How do I know what’s legal and what’s not when it comes to copying music?
Here’s the bottom line: If you distribute copyrighted music without authorization from the copyright owner, you are breaking the law. (Distribution can mean anything from "sharing" music files on the Internet to burning multiple copies of copyrighted music onto blank CD-Rs and selling or giving them to others.)

Is it illegal to upload music onto the Internet even if I don’t charge for it?
Yes, if the music is protected by copyright and you don’t have the copyright holder’s permission. U.S. copyright law prohibits the unauthorized distribution of copyrighted creative work whether or not you charge money for it.

What will happen to me if I get caught illegally copying or distributing copyrighted music?
Under federal law, first-time offenders who commit copyright violations that involve digital recordings can face criminal penalties of as much as five years in prison and/or $250,000 in fines. You could also be sued by the copyright holder in civil court, which could cost you hundreds of thousands of dollars more in damages and legal fees.

Is downloading and uploading music really stealing?
If it’s done without the permission of the copyright holder, it’s legally no different than walking into a music store, stuffing a CD into your pocket, and walking out without paying for it.
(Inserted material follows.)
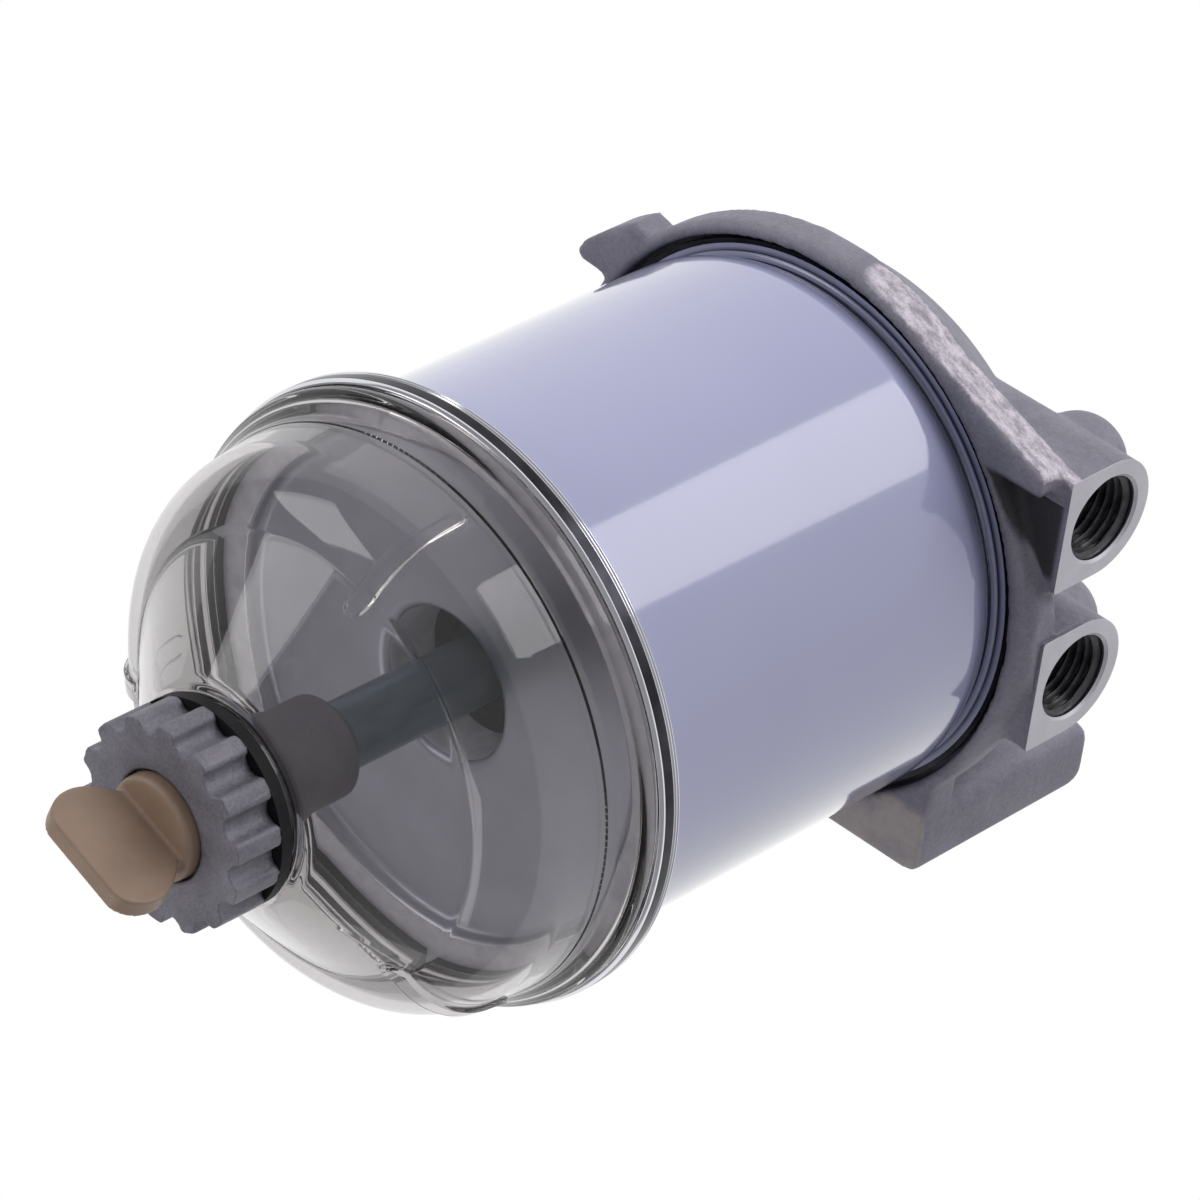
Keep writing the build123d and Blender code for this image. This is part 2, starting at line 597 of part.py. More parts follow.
# Hand nut: lobed wheel and neck in one casting, threaded on the centre tube
def hand_nut():
    wheel = rod(NUT_R, NUT_FACE_Z, NUT_TOP_Z)
    groove = Pos(NUT_GROOVE_AT, 0, (NUT_FACE_Z + NUT_TOP_Z) / 2) * Cylinder(NUT_GROOVE_R, NUT_H + 1)
    for lobe in range(NUT_LOBES):
        wheel -= Rot(0, 0, NUT_PHASE_DEG + 360 / NUT_LOBES * lobe) * groove
    upright = wheel.edges().filter_by(Axis.Z)
    tips = upright.filter_by(lambda e: math.hypot(e.center().X, e.center().Y) > NUT_R - NUT_EDGE_R)
    wheel = fillet(tips, NUT_EDGE_R)
    neck = rod(NECK_R, NUT_TOP_Z, NECK_TOP_Z)
    neck = chamfer(neck.edges().sort_by(Axis.Z)[-1], NECK_CHAMFER)
    nut = wheel + neck
    nut -= rod(TUBE_R + THREAD_CLEAR, NUT_SEAT_Z, NECK_TOP_Z + 1)
    groove_r = TUBE_R + NECK_SEAL_W + SEAM_GAP
    nut -= ring(groove_r, TUBE_R, NECK_SEAL_Z - NECK_SEAL_T / 2, NECK_SEAL_Z + NECK_SEAL_T / 2)
    nut -= rod(DRAIN_PASSAGE_R, SHANK_TOP_Z, NUT_SEAT_Z + 1)
    nut -= rod(SHANK_R + THREAD_CLEAR, NUT_FACE_Z - 1, SHANK_TOP_Z - DRAIN_CONE_H)
    nut -= turned([(0, SHANK_TOP_Z - DRAIN_CONE_H), (SHANK_R + THREAD_CLEAR, SHANK_TOP_Z - DRAIN_CONE_H),
                   (DRAIN_PASSAGE_R, SHANK_TOP_Z), (0, SHANK_TOP_Z)])
    nut -= rod(DISC_RECESS_R, NUT_FACE_Z - 1, DISC_TOP_Z + DRAIN_SEAL_T)
    nut -= drilling_x(WATER_HOLE_R, -NECK_R - 1, NECK_R + 1, 0, WATER_HOLE_Z)
    return nut


# Drain screw: plastic disc with a flat thumb paddle and a threaded shank with a sealing cone
def drain_screw():
    disc_bottom = DISC_TOP_Z - DISC_T
    disc = rod(DISC_R, disc_bottom, DISC_TOP_Z)
    disc = fillet(disc.edges().sort_by(Axis.Z)[0], DISC_EDGE_R)
    cone_top = SHANK_TOP_Z - DRAIN_CONE_GAP
    cone_base = cone_top - DRAIN_CONE_H
    shank = rod(SHANK_R, DISC_TOP_Z, cone_base)
    cone_tip_r = DRAIN_PASSAGE_R - RUBBER_GAP
    cone = turned([(0, cone_base), (SHANK_R, cone_base), (cone_tip_r, cone_top), (0, cone_top)])
    root_z = disc_bottom + PADDLE_SINK
    tip_in, tip_up = PADDLE_TIP_ROUND
    wide_z = NUT_FACE_Z - PADDLE_WIDE_Z
    tip_z = NUT_FACE_Z - PADDLE_TIP_Z
    outline = [Line((-PADDLE_ROOT_W, 0, root_z), (PADDLE_ROOT_W, 0, root_z)),
               Line((-PADDLE_TIP_W, 0, tip_z), (PADDLE_TIP_W, 0, tip_z))]
    for side in (-1, 1):
        outline.append(Spline((side * PADDLE_ROOT_W, 0, root_z),
                              (side * (PADDLE_W - PADDLE_WAIST), 0, (root_z + wide_z) / 2),
                              (side * PADDLE_W, 0, wide_z),
                              (side * (PADDLE_TIP_W + tip_in), 0, tip_z + tip_up),
                              (side * PADDLE_TIP_W, 0, tip_z)))
    paddle = extrude(make_face(Wire(outline)), PADDLE_T / 2, dir=(0, 1, 0), both=True)
    return disc + shank + cone + Rot(0, 0, PADDLE_DEG) * paddle


PIECES = {
    "filter_head": filter_head,
    "head_seal_ring": head_seal_ring,
    "top_centre_seal": top_centre_seal,
    "centre_tube": centre_tube,
    "canister_shell": canister_shell,
    "canister_top_plate": canister_top_plate,
    "canister_bottom_plate": canister_bottom_plate,
    "upper_end_cap": upper_end_cap,
    "lower_end_cap": lower_end_cap,
    "filter_paper": filter_paper,
    "perforated_core": perforated_core,
    "bottom_grommet": bottom_grommet,
    "bowl_seal_ring": bowl_seal_ring,
    "sediment_bowl": sediment_bowl,
    "nut_seal_washer": nut_seal_washer,
    "hand_nut": hand_nut,
    "neck_o_ring": neck_o_ring,
    "drain_o_ring": drain_o_ring,
    "drain_screw": drain_screw,
}

os.makedirs("parts", exist_ok=True)
for name, make in PIECES.items():
    solid = make()
    export_step(Pos(-MOUNT_CENTRE) * solid, "parts/" + name + ".step")
    print(name, round(solid.volume, 1))
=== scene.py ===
import math

import bmesh
import bpy
import numpy as np
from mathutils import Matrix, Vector


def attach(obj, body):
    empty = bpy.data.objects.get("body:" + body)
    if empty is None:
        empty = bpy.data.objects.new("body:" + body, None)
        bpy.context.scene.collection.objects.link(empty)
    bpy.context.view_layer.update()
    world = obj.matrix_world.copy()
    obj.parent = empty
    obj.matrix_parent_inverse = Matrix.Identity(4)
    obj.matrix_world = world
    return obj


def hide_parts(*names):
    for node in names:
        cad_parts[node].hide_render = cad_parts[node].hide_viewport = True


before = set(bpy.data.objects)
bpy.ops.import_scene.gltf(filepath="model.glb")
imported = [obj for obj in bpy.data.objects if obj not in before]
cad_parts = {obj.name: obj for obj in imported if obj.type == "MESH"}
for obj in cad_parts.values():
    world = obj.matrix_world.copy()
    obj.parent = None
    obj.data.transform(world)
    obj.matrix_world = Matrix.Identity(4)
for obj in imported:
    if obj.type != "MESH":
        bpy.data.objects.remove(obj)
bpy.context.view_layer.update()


# The room: a pale floor far below the filter, a white surround and four soft lamps.
# The filter itself hangs by its mounting pad, so nothing touches the floor.
# The room is measured in metres, and every piece of the filter in millimetres.
class Tone:
    """A shader socket that adds Math nodes when it is added, multiplied and so on."""

    def __init__(self, tree, socket):
        self.tree = tree
        self.socket = socket

    def node(self, kind, sockets=(), out=0, **settings):
        """Any node: its settings first, then the values or links of its sockets."""
        node = self.tree.nodes.new(kind)
        for name, value in settings.items():
            setattr(node, name, value)
        for key, value in dict(sockets).items():
            target = node.inputs[key]
            if isinstance(value, Tone):
                self.tree.links.new(value.socket, target)
            elif target.type == "RGBA":
                target.default_value = (*value, 1)
            else:
                target.default_value = value
        return Tone(self.tree, node.outputs[out])

    def math(self, operation, other):
        return self.node("ShaderNodeMath", {0: self, 1: other}, operation=operation)

    def __add__(self, other):
        return self.math("ADD", other)

    __radd__ = __add__

    def __mul__(self, other):
        return self.math("MULTIPLY", other)

    __rmul__ = __mul__

    def __neg__(self):
        return self * -1

    def __sub__(self, other):
        return self.math("SUBTRACT", other)

    def __rsub__(self, other):
        return self.node("ShaderNodeMath", {0: other, 1: self}, operation="SUBTRACT")

    def __pow__(self, other):
        return self.math("POWER", other)

    def between(self, low, high):
        """0 below low, 1 above high and a smooth rise from one to the other: 3t squared - 2t cubed."""
        return self.node("ShaderNodeMapRange", {"Value": self, "From Min": low, "From Max": high},
                         interpolation_type="SMOOTHSTEP")

    def blend(self, colour_a, colour_b):
        """The colour that lies this far from colour_a to colour_b."""
        return self.node("ShaderNodeMix", {0: self, 6: colour_a, 7: colour_b}, out=2, data_type="RGBA")


def material(name, **constants):
    """A new material, its Principled shader and the shader's output, with its unchanging values set."""
    made = bpy.data.materials.new(name)
    made.use_nodes = True
    shader = made.node_tree.nodes["Principled BSDF"]
    for key, value in constants.items():
        socket = shader.inputs[key.replace("_", " ").title().replace("Ior", "IOR")]
        socket.default_value = (*value, 1) if hasattr(value, "__len__") else value
    return made, shader, Tone(made.node_tree, shader.outputs[0])


def rays(start, *kinds):
    """1 for the kinds of light path that are named and 0 for the others."""
    found = [start.node("ShaderNodeLightPath", out=f"Is {kind} Ray") for kind in kinds]
    share = found[0]
    for other in found[1:]:
        share = share.math("MAXIMUM", other)
    return share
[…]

Are there any sites where it’s legal to download music?
There are plenty of Internet sites that offer music for legal downloading. To check them out, go to the legal sites section of this web site.

If all I do is download music files, am I still breaking the law?
Yes, if the person or network you’re downloading from doesn’t have the copyright holder’s permission.

Can I use E-mail or instant messenger services to exchange songs with my friends?
The use of e-mail or instant messenger services to exchange songs is governed by the same copyright laws that apply to any other form of reproduction or distribution.

Am I breaking the law if I upload or download copyrighted music and leave it on my hard drive for less than 24 hours?
Reproducing or distributing copyrighted music without the permission of the copyright holder is against the law regardless of how long you hold on to the music.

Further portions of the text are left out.